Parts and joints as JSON
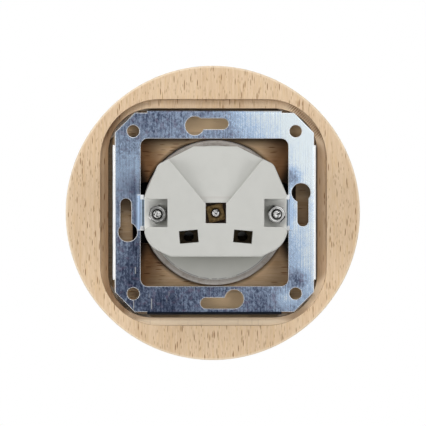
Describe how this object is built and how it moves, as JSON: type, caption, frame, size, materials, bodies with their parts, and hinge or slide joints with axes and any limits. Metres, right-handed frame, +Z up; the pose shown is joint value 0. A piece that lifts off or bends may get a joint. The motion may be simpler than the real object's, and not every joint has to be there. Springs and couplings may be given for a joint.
{
  "type": "type f wall socket",
  "caption": "Round wall socket for earthed two-pin plugs: porcelain insert on a steel mounting plate with a turned beech surround.",
  "frame": {"origin": "middle of the mounting plate's screw pattern, on the plane of the wall", "axes": "+X to the right seen from the room, +Y into the wall, +Z up"},
  "size_m": [0.1006, 0.0415, 0.1006],
  "materials": {
    "beech_front": "oiled, horizontal grain",
    "beech_back": "sanded, vertical grain",
    "zinc_plated_steel": "zinc plated, mottled",
    "steatite": "unglazed, matt",
    "glazed_porcelain": "glazed, glossy",
    "nickel_steel": "nickel plated",
    "brass": "plain brass"
  },
  "bodies": {
    "root": {"surround_front_disc": "beech_front", "surround_back_ring": "beech_back", "mounting_plate": "zinc_plated_steel", "rear_base": "steatite", "front_cover": "glazed_porcelain", "right_fixing_screw": "nickel_steel", "left_fixing_screw": "nickel_steel", "right_fixing_nut": "nickel_steel", "left_fixing_nut": "nickel_steel", "cover_screw": "nickel_steel", "cover_nut": "brass", "line_contact": "brass", "neutral_contact": "brass", "line_contact_spring": "nickel_steel", "neutral_contact_spring": "nickel_steel", "line_terminal_screw": "nickel_steel", "neutral_terminal_screw": "nickel_steel", "earth_strap": "brass", "earth_washer": "nickel_steel", "earth_terminal_screw": "nickel_steel"}
  },
  "joints": []
}
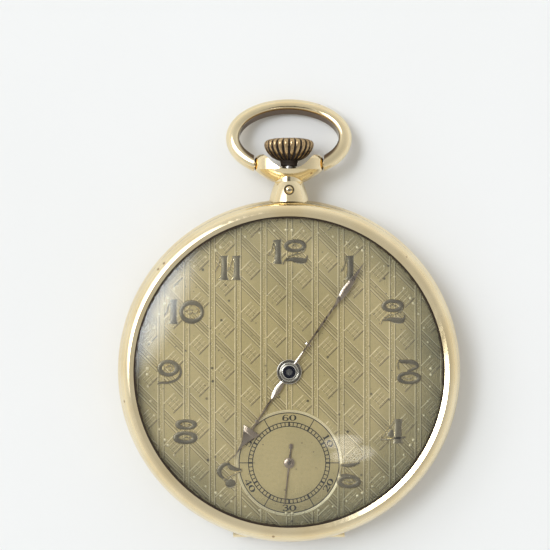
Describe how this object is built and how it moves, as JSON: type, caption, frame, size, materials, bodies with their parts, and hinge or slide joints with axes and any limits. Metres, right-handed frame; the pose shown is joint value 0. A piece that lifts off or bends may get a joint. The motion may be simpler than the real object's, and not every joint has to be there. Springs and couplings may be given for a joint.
{
  "type": "open face pocket watch",
  "caption": "Open-face stem-wound pocket watch with a hinged back, inner dust cover, swinging bow, sub-seconds dial and a lever movement inside.",
  "frame": {"origin": "on the dial's axis, in the plane of the flat back that the watch lies on", "axes": "+Z out of the dial, +Y to 12 o'clock and the pendant, +X to 3 o'clock"},
  "size_m": [0.047, 0.0611, 0.0103],
  "materials": {
    "gold_case": "polished gold-filled, lightly worn",
    "case_steel": "drawn",
    "crystal_glass": "clear, domed",
    "dial_metal": "engine-turned, aged silvered metal",
    "hand_steel": "polished, toned",
    "nickel_brass": "nickel-plated, striped",
    "wheel_brass": "gilt, grained",
    "balance_metal": "polished",
    "ruby": "polished ruby",
    "blued_steel": "heat-blued",
    "polished_steel": "polished"
  },
  "bodies": {
    "case": {"case_middle": "gold_case", "pendant": "gold_case", "pendant_screw": "gold_case", "pendant_sleeve": "case_steel", "hinge_pin": "case_steel", "dial": "dial_metal", "mainplate": "nickel_brass", "barrel_bridge": "nickel_brass", "train_bridge": "nickel_brass", "balance_cock": "nickel_brass", "pallet_bridge": "nickel_brass", "movement_screws": "blued_steel", "jewels": "ruby", "crown_wheel_screw": "blued_steel", "click_spring": "polished_steel", "hairspring_stud": "polished_steel", "setting_spring": "polished_steel"},
    "bezel_and_crystal": {"bezel": "gold_case", "crystal": "crystal_glass"},
    "back": {"back_cover": "gold_case"},
    "inner_cover": {"cuvette": "gold_case"},
    "bow_ring": {"bow": "gold_case"},
    "winding": {"winding_pinion": "polished_steel"},
    "stem": {"winding_stem": "polished_steel", "crown": "gold_case"},
    "clutch": {"sliding_clutch": "polished_steel"},
    "crown_gear": {"crown_wheel": "polished_steel"},
    "ratchet": {"ratchet_wheel": "polished_steel", "ratchet_screw": "blued_steel", "barrel_arbor": "polished_steel"},
    "pawl": {"click": "polished_steel"},
    "barrel": {"barrel_drum": "nickel_brass", "barrel_cover": "nickel_brass", "mainspring": "blued_steel"},
    "centre": {"centre_wheel": "wheel_brass", "centre_arbor": "polished_steel"},
    "third": {"third_wheel": "wheel_brass", "third_pinion": "polished_steel"},
    "fourth": {"fourth_wheel": "wheel_brass", "fourth_pinion": "polished_steel", "seconds_hand": "hand_steel"},
    "escape": {"escape_wheel": "wheel_brass", "escape_pinion": "polished_steel"},
    "lever": {"pallet_fork": "polished_steel", "pallet_arbor": "polished_steel", "pallet_stones": "ruby"},
    "balance": {"balance_wheel": "balance_metal", "balance_screws": "wheel_brass", "balance_staff": "polished_steel", "roller": "polished_steel", "hairspring": "blued_steel"},
    "index": {"regulator": "polished_steel"},
    "cannon": {"cannon_pinion": "hand_steel", "minute_hand": "hand_steel"},
    "minute_gear": {"minute_wheel": "wheel_brass"},
    "hour": {"hour_wheel": "wheel_brass", "hour_hand": "hand_steel"},
    "setting_gear": {"setting_wheel": "polished_steel"},
    "detent": {"setting_lever": "polished_steel"},
    "clutch_lever": {"yoke": "polished_steel"}
  },
  "joints": [
    {"name": "bow_swing", "type": "hinge", "parent": "case", "child": "bow_ring", "pos_m": [0, 0.0283, 0.0044], "axis": [1, 0, 0], "range_deg": [-72, 122]},
    {"name": "bezel_lift", "type": "slide", "parent": "case", "child": "bezel_and_crystal", "axis": [0, 0, 1], "range_m": [0, 0.012]},
    {"name": "back_open", "type": "hinge", "parent": "case", "child": "back", "pos_m": [0, -0.02245, 0.0029], "axis": [-1, 0, 0], "range_deg": [0, 110]},
    {"name": "cuvette_open", "type": "hinge", "parent": "case", "child": "inner_cover", "pos_m": [0, -0.02245, 0.0029], "axis": [-1, 0, 0], "range_deg": [0, 93.5]},
    {"name": "crown_turn", "type": "hinge", "parent": "case", "child": "winding", "pos_m": [0, 0.0174, 0.0044], "axis": [0, 1, 0], "continuous": true},
    {"name": "crown_pull", "type": "slide", "parent": "winding", "child": "stem", "axis": [0, 1, 0], "range_m": [0, 0.0008]},
    {"name": "clutch_slide", "type": "slide", "parent": "winding", "child": "clutch", "axis": [0, 1, 0], "range_m": [-0.001, 0]},
    {"name": "setting_lever_turn", "type": "hinge", "parent": "case", "child": "detent", "pos_m": [0.004, 0.0174, 0.0061], "axis": [0, 0, -1], "range_deg": [0, 11.83]},
    {"name": "yoke_turn", "type": "hinge", "parent": "case", "child": "clutch_lever", "pos_m": [-0.0046, 0.0146, 0.0061], "axis": [0, 0, -1], "range_deg": [0, 12.2]},
    {"name": "crown_wheel_turn", "type": "hinge", "parent": "case", "child": "crown_gear", "pos_m": [0, 0.013, 0.0014], "axis": [0, 0, 1], "continuous": true},
    {"name": "ratchet_turn", "type": "hinge", "parent": "case", "child": "ratchet", "pos_m": [0.00705, 0.00456, 0.0014], "axis": [0, 0, 1], "continuous": true},
    {"name": "click_turn", "type": "hinge", "parent": "case", "child": "pawl", "pos_m": [-0.00109, 0.00484, 0.0014], "axis": [0, 0, 1], "range_deg": [0, 8]},
    {"name": "seconds_turn", "type": "hinge", "parent": "case", "child": "fourth", "pos_m": [0, -0.01235, 0.007], "axis": [0, 0, -1], "continuous": true},
    {"name": "third_turn", "type": "hinge", "parent": "case", "child": "third", "pos_m": [-0.00353, -0.00679, 0.0033], "axis": [0, 0, -1], "continuous": true},
    {"name": "centre_turn", "type": "hinge", "parent": "case", "child": "centre", "pos_m": [0, 0, 0.003], "axis": [0, 0, -1], "continuous": true},
    {"name": "barrel_turn", "type": "hinge", "parent": "case", "child": "barrel", "pos_m": [0.00705, 0.00456, 0.004], "axis": [0, 0, -1], "continuous": true},
    {"name": "escape_turn", "type": "hinge", "parent": "case", "child": "escape", "pos_m": [0.00516, -0.01426, 0.004], "axis": [0, 0, -1], "continuous": true},
    {"name": "balance_turn", "type": "hinge", "parent": "case", "child": "balance", "pos_m": [0.0084, -0.0096, 0.0031], "axis": [0, 0, 1], "range_deg": [-220, 220]},
    {"name": "lever_turn", "type": "hinge", "parent": "case", "child": "lever", "pos_m": [0.00884, -0.01388, 0.004], "axis": [0, 0, 1], "range_deg": [-4, 4]},
    {"name": "regulator_turn", "type": "hinge", "parent": "case", "child": "index", "pos_m": [0.0084, -0.0096, 0.0014], "axis": [0, 0, 1], "range_deg": [-25, 25]},
    {"name": "minute_hand_turn", "type": "hinge", "parent": "case", "child": "cannon", "pos_m": [0, 0, 0.0078], "axis": [0, 0, -1], "continuous": true},
    {"name": "minute_wheel_turn", "type": "hinge", "parent": "case", "child": "minute_gear", "pos_m": [-0.00203, 0.00435, 0.0055], "axis": [0, 0, -1], "continuous": true},
    {"name": "hour_hand_turn", "type": "hinge", "parent": "case", "child": "hour", "pos_m": [0, 0, 0.0074], "axis": [0, 0, -1], "continuous": true},
    {"name": "setting_wheel_turn", "type": "hinge", "parent": "case", "child": "setting_gear", "pos_m": [0, 0.01063, 0.0055], "axis": [0, 0, -1], "continuous": true}
  ],
  "couplings": [
    {"joint": "cuvette_open", "follows": "back_open", "ratio": 0.85},
    {"joint": "third_turn", "follows": "seconds_turn", "ratio": -0.13333},
    {"joint": "centre_turn", "follows": "seconds_turn", "ratio": 0.016667},
    {"joint": "barrel_turn", "follows": "seconds_turn", "ratio": -0.0027778},
    {"joint": "escape_turn", "follows": "seconds_turn", "ratio": -10},
    {"joint": "lever_turn", "follows": "balance_turn", "ratio": -0.018182},
    {"joint": "crown_wheel_turn", "follows": "crown_turn", "ratio": 0.41667},
    {"joint": "ratchet_turn", "follows": "crown_turn", "ratio": -0.28846},
    {"joint": "clutch_slide", "follows": "crown_pull", "ratio": -1.25},
    {"joint": "setting_lever_turn", "follows": "crown_pull", "rad_per_m": 258},
    {"joint": "yoke_turn", "follows": "crown_pull", "rad_per_m": 266},
    {"joint": "minute_wheel_turn", "follows": "minute_hand_turn", "ratio": -0.33333},
    {"joint": "hour_hand_turn", "follows": "minute_hand_turn", "ratio": 0.083333},
    {"joint": "setting_wheel_turn", "follows": "minute_hand_turn", "ratio": 0.4}
  ]
}
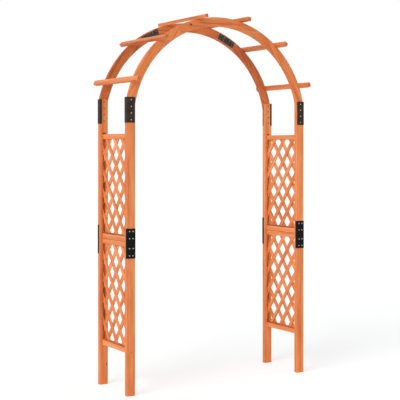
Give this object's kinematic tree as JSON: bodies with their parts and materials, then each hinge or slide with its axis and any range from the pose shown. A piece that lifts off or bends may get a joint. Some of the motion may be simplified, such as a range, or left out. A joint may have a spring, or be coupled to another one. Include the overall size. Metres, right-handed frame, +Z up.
{
  "type": "garden arbor",
  "caption": "Free-standing wooden garden arbor: round-headed arch on two latticed side frames, with cross rungs over the top.",
  "frame": {"origin": "on the ground, midway between the four feet", "axes": "+X to the right across the arch, +Y from the front rib to the back rib, +Z up"},
  "size_m": [1.286, 0.579, 2.2545],
  "materials": {
    "post_wood": "orange-brown stain on planed fir, matt",
    "rail_wood": "orange-brown stain on planed fir, matt",
    "lattice_wood_inner": "orange-brown stain on planed fir, matt",
    "lattice_wood_outer": "orange-brown stain on planed fir, matt",
    "rib_wood_left": "orange-brown stain on planed fir, matt",
    "rib_wood_crown": "orange-brown stain on planed fir, matt",
    "rib_wood_right": "orange-brown stain on planed fir, matt",
    "rung_wood": "orange-brown stain on planed fir, matt",
    "black_steel": "black powder coat on sheet steel, satin",
    "screw_steel": "zinc plated, dull",
    "dowel_wood": "bare beech"
  },
  "bodies": {
    "root": {"lower_post_front_left": "post_wood", "upper_post_front_left": "post_wood", "lower_post_front_right": "post_wood", "upper_post_front_right": "post_wood", "lower_post_back_left": "post_wood", "upper_post_back_left": "post_wood", "lower_post_back_right": "post_wood", "upper_post_back_right": "post_wood", "lower_panel_bottom_rail_left": "rail_wood", "lower_panel_bottom_rail_right": "rail_wood", "lower_panel_top_rail_left": "rail_wood", "lower_panel_top_rail_right": "rail_wood", "upper_panel_bottom_rail_left": "rail_wood", "upper_panel_bottom_rail_right": "rail_wood", "upper_panel_top_rail_left": "rail_wood", "upper_panel_top_rail_right": "rail_wood", "lower_lattice_inner_left": "lattice_wood_inner", "lower_lattice_inner_right": "lattice_wood_inner", "lower_lattice_outer_left": "lattice_wood_outer", "lower_lattice_outer_right": "lattice_wood_outer", "upper_lattice_inner_left": "lattice_wood_inner", "upper_lattice_inner_right": "lattice_wood_inner", "upper_lattice_outer_left": "lattice_wood_outer", "upper_lattice_outer_right": "lattice_wood_outer", "rib_front_left": "rib_wood_left", "rib_front_crown": "rib_wood_crown", "rib_front_right": "rib_wood_right", "rib_back_left": "rib_wood_left", "rib_back_crown": "rib_wood_crown", "rib_back_right": "rib_wood_right", "rung_1": "rung_wood", "rung_2": "rung_wood", "rung_3": "rung_wood", "rung_4": "rung_wood", "rung_5": "rung_wood", "rung_6": "rung_wood", "splice_channel_front_left": "black_steel", "splice_channel_front_right": "black_steel", "splice_channel_back_left": "black_steel", "splice_channel_back_right": "black_steel", "arch_bracket_front_left": "black_steel", "arch_bracket_front_right": "black_steel", "arch_bracket_back_left": "black_steel", "arch_bracket_back_right": "black_steel", "rib_plate_front_left": "black_steel", "rib_plate_front_right": "black_steel", "rib_plate_back_left": "black_steel", "rib_plate_back_right": "black_steel", "splice_screws": "screw_steel", "arch_bracket_screws": "screw_steel", "rib_plate_screws": "screw_steel", "rung_screws": "screw_steel", "rail_dowels": "dowel_wood"}
  },
  "joints": []
}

Given task: Each line that holds the word "value" should be extracted from the records.

Response to the task:
Describe how this object is built and how it moves, as JSON: type, caption, frame, size, materials, bodies with their parts, and hinge or slide joints with axes and any limits. Metres, right-handed frame, +Z up; the pose shown is joint value 0. A piece that lifts off or bends may get a joint. The motion may be simpler than the real object's, and not every joint has to be there. Springs and couplings may be given for a joint.
Describe how this object is built and how it moves, as JSON: type, caption, frame, size, materials, bodies with their parts, and hinge or slide joints with axes and any limits. Metres, right-handed frame; the pose shown is joint value 0. A piece that lifts off or bends may get a joint. The motion may be simpler than the real object's, and not every joint has to be there. Springs and couplings may be given for a joint.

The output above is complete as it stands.